Misc core, upper & lower body work

Today my wife (who's been running about 3 miles pretty consistently for the last few weeks) asked me to help her to find a 5k to run. So that's incredibly exciting. We went to get her new running shoes this afternoon, and to replace her malfunctioning nike+ unit. My only concern is that she ALWAYS runs with her iPod, so it'll be weird for her to run a race where she can't have it, and she might not like it. We'll see what happens. I'm resisting the urge to be too encouraging because I have a tendency to get annoying about it. Went to the gym for a little while during naptime.

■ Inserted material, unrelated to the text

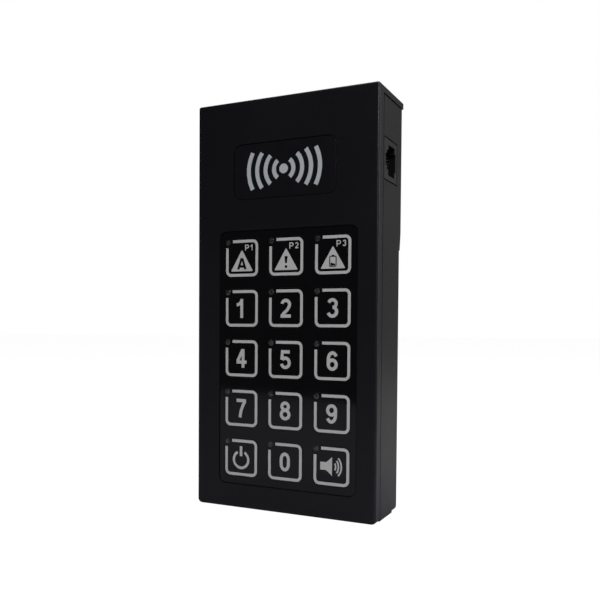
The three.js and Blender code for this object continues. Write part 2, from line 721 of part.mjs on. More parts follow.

I'm resting and watching the Olympics tonight. Go, Dara! Crap I learned about Michael Phelps yesterday: He has the torso of a person 6'8" tall, but the legs of someone who's only 6 feet tall. That's....fascinating. By contrast, Nastia Liukin has the legs of a person who's 8 feet tall, but somehow manages not to crack 5 feet. After a week of trying to comprehend the new gymnastics scoring, I'm really looking forward to track and field, where the first person to get from here to there is the winner. I'm watching Mens beach volleyball right now. It's not really that entertaining. Wonder why that is. The only thing entertaining about it is watching the two Swiss guys ignore each other even though they're on the same team. Supposedly, they went through the entire Athens games without ever speaking to each other, on the court or off.